Reproduce all of the material exactly as shown.
(begin)
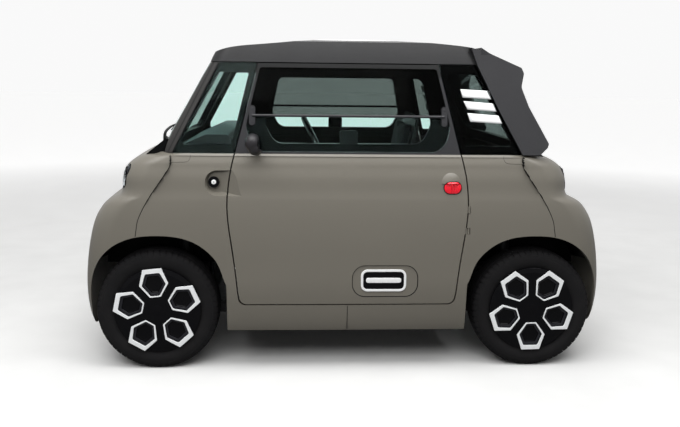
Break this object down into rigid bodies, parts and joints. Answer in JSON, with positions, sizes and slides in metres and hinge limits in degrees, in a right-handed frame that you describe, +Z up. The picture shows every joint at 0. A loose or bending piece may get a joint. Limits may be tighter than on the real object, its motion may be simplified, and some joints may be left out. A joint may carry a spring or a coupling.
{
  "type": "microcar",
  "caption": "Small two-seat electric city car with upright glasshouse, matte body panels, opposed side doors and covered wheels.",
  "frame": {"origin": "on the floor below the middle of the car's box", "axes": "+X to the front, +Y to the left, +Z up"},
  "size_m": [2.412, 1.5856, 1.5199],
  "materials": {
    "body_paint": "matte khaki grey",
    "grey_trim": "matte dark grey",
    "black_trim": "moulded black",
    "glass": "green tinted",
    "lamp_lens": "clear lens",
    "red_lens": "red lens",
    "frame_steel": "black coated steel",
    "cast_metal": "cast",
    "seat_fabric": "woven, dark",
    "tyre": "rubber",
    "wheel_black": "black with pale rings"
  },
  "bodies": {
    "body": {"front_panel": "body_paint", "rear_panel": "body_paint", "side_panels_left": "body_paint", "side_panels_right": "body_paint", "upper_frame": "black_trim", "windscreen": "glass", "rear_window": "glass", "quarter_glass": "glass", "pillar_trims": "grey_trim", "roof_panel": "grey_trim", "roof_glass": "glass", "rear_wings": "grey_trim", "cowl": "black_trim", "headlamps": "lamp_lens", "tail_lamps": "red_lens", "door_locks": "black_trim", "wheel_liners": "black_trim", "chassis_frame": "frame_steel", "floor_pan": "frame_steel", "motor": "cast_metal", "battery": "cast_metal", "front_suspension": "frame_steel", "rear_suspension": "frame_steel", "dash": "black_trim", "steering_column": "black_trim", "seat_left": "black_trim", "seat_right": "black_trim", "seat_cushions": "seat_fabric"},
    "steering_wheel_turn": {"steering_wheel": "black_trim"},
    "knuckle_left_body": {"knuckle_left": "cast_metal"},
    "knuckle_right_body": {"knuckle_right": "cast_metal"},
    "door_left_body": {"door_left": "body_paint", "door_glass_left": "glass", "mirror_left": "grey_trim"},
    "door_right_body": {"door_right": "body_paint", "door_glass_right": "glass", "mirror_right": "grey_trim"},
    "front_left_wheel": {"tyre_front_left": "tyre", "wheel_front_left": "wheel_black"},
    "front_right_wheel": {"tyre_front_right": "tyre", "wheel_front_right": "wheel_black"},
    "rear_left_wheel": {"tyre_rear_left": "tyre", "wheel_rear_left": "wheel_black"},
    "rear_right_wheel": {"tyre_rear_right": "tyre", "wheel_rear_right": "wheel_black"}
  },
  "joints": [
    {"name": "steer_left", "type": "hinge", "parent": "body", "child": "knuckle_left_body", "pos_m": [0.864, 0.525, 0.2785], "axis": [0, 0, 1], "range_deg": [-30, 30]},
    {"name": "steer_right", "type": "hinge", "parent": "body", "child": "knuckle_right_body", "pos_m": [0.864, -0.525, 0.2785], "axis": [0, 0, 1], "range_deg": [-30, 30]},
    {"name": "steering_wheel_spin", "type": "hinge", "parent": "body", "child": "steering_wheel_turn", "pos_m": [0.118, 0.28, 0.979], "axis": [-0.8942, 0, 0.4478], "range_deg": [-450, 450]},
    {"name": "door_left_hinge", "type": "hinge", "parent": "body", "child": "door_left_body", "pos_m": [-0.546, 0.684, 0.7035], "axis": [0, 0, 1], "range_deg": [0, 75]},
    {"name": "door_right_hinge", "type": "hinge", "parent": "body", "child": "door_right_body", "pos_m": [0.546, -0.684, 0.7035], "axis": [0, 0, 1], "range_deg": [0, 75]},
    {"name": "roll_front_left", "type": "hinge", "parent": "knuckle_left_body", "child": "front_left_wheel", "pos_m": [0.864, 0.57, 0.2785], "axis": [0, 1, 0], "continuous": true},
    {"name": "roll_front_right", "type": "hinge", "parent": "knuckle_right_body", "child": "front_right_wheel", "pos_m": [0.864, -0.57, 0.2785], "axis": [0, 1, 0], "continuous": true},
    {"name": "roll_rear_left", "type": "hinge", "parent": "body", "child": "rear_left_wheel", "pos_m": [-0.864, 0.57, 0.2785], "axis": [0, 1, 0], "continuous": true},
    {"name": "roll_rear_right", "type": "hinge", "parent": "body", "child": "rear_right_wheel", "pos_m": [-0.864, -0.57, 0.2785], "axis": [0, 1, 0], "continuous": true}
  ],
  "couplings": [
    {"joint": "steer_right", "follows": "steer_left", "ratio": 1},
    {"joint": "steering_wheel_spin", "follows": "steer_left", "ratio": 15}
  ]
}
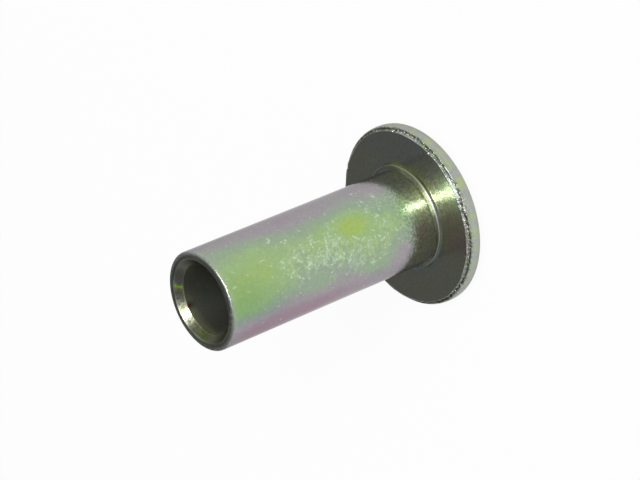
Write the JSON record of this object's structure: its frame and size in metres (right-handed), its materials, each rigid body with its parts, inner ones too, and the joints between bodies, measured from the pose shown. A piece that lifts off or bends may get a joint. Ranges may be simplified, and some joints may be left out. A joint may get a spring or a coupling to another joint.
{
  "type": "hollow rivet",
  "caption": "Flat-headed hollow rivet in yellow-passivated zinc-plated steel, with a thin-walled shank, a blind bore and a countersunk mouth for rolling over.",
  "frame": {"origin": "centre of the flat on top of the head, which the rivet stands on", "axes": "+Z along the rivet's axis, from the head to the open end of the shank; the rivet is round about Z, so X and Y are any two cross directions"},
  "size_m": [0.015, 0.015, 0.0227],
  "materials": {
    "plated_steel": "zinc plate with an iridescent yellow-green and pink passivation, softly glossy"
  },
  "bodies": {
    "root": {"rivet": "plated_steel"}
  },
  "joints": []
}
(end)
» Worked answer
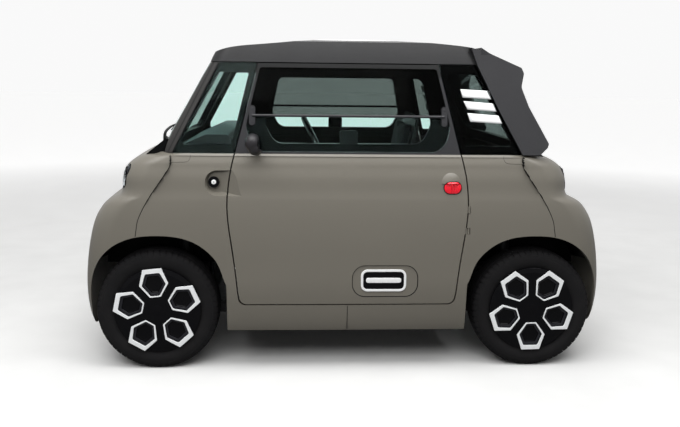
Break this object down into rigid bodies, parts and joints. Answer in JSON, with positions, sizes and slides in metres and hinge limits in degrees, in a right-handed frame that you describe, +Z up. The picture shows every joint at 0. A loose or bending piece may get a joint. Limits may be tighter than on the real object, its motion may be simplified, and some joints may be left out. A joint may carry a spring or a coupling.
{
  "type": "microcar",
  "caption": "Small two-seat electric city car with upright glasshouse, matte body panels, opposed side doors and covered wheels.",
  "frame": {"origin": "on the floor below the middle of the car's box", "axes": "+X to the front, +Y to the left, +Z up"},
  "size_m": [2.412, 1.5856, 1.5199],
  "materials": {
    "body_paint": "matte khaki grey",
    "grey_trim": "matte dark grey",
    "black_trim": "moulded black",
    "glass": "green tinted",
    "lamp_lens": "clear lens",
    "red_lens": "red lens",
    "frame_steel": "black coated steel",
    "cast_metal": "cast",
    "seat_fabric": "woven, dark",
    "tyre": "rubber",
    "wheel_black": "black with pale rings"
  },
  "bodies": {
    "body": {"front_panel": "body_paint", "rear_panel": "body_paint", "side_panels_left": "body_paint", "side_panels_right": "body_paint", "upper_frame": "black_trim", "windscreen": "glass", "rear_window": "glass", "quarter_glass": "glass", "pillar_trims": "grey_trim", "roof_panel": "grey_trim", "roof_glass": "glass", "rear_wings": "grey_trim", "cowl": "black_trim", "headlamps": "lamp_lens", "tail_lamps": "red_lens", "door_locks": "black_trim", "wheel_liners": "black_trim", "chassis_frame": "frame_steel", "floor_pan": "frame_steel", "motor": "cast_metal", "battery": "cast_metal", "front_suspension": "frame_steel", "rear_suspension": "frame_steel", "dash": "black_trim", "steering_column": "black_trim", "seat_left": "black_trim", "seat_right": "black_trim", "seat_cushions": "seat_fabric"},
    "steering_wheel_turn": {"steering_wheel": "black_trim"},
    "knuckle_left_body": {"knuckle_left": "cast_metal"},
    "knuckle_right_body": {"knuckle_right": "cast_metal"},
    "door_left_body": {"door_left": "body_paint", "door_glass_left": "glass", "mirror_left": "grey_trim"},
    "door_right_body": {"door_right": "body_paint", "door_glass_right": "glass", "mirror_right": "grey_trim"},
    "front_left_wheel": {"tyre_front_left": "tyre", "wheel_front_left": "wheel_black"},
    "front_right_wheel": {"tyre_front_right": "tyre", "wheel_front_right": "wheel_black"},
    "rear_left_wheel": {"tyre_rear_left": "tyre", "wheel_rear_left": "wheel_black"},
    "rear_right_wheel": {"tyre_rear_right": "tyre", "wheel_rear_right": "wheel_black"}
  },
  "joints": [
    {"name": "steer_left", "type": "hinge", "parent": "body", "child": "knuckle_left_body", "pos_m": [0.864, 0.525, 0.2785], "axis": [0, 0, 1], "range_deg": [-30, 30]},
    {"name": "steer_right", "type": "hinge", "parent": "body", "child": "knuckle_right_body", "pos_m": [0.864, -0.525, 0.2785], "axis": [0, 0, 1], "range_deg": [-30, 30]},
    {"name": "steering_wheel_spin", "type": "hinge", "parent": "body", "child": "steering_wheel_turn", "pos_m": [0.118, 0.28, 0.979], "axis": [-0.8942, 0, 0.4478], "range_deg": [-450, 450]},
    {"name": "door_left_hinge", "type": "hinge", "parent": "body", "child": "door_left_body", "pos_m": [-0.546, 0.684, 0.7035], "axis": [0, 0, 1], "range_deg": [0, 75]},
    {"name": "door_right_hinge", "type": "hinge", "parent": "body", "child": "door_right_body", "pos_m": [0.546, -0.684, 0.7035], "axis": [0, 0, 1], "range_deg": [0, 75]},
    {"name": "roll_front_left", "type": "hinge", "parent": "knuckle_left_body", "child": "front_left_wheel", "pos_m": [0.864, 0.57, 0.2785], "axis": [0, 1, 0], "continuous": true},
    {"name": "roll_front_right", "type": "hinge", "parent": "knuckle_right_body", "child": "front_right_wheel", "pos_m": [0.864, -0.57, 0.2785], "axis": [0, 1, 0], "continuous": true},
    {"name": "roll_rear_left", "type": "hinge", "parent": "body", "child": "rear_left_wheel", "pos_m": [-0.864, 0.57, 0.2785], "axis": [0, 1, 0], "continuous": true},
    {"name": "roll_rear_right", "type": "hinge", "parent": "body", "child": "rear_right_wheel", "pos_m": [-0.864, -0.57, 0.2785], "axis": [0, 1, 0], "continuous": true}
  ],
  "couplings": [
    {"joint": "steer_right", "follows": "steer_left", "ratio": 1},
    {"joint": "steering_wheel_spin", "follows": "steer_left", "ratio": 15}
  ]
}
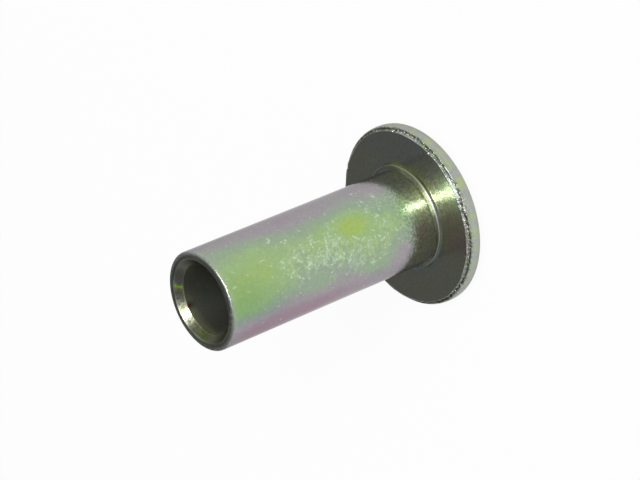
Write the JSON record of this object's structure: its frame and size in metres (right-handed), its materials, each rigid body with its parts, inner ones too, and the joints between bodies, measured from the pose shown. A piece that lifts off or bends may get a joint. Ranges may be simplified, and some joints may be left out. A joint may get a spring or a coupling to another joint.
{
  "type": "hollow rivet",
  "caption": "Flat-headed hollow rivet in yellow-passivated zinc-plated steel, with a thin-walled shank, a blind bore and a countersunk mouth for rolling over.",
  "frame": {"origin": "centre of the flat on top of the head, which the rivet stands on", "axes": "+Z along the rivet's axis, from the head to the open end of the shank; the rivet is round about Z, so X and Y are any two cross directions"},
  "size_m": [0.015, 0.015, 0.0227],
  "materials": {
    "plated_steel": "zinc plate with an iridescent yellow-green and pink passivation, softly glossy"
  },
  "bodies": {
    "root": {"rivet": "plated_steel"}
  },
  "joints": []
}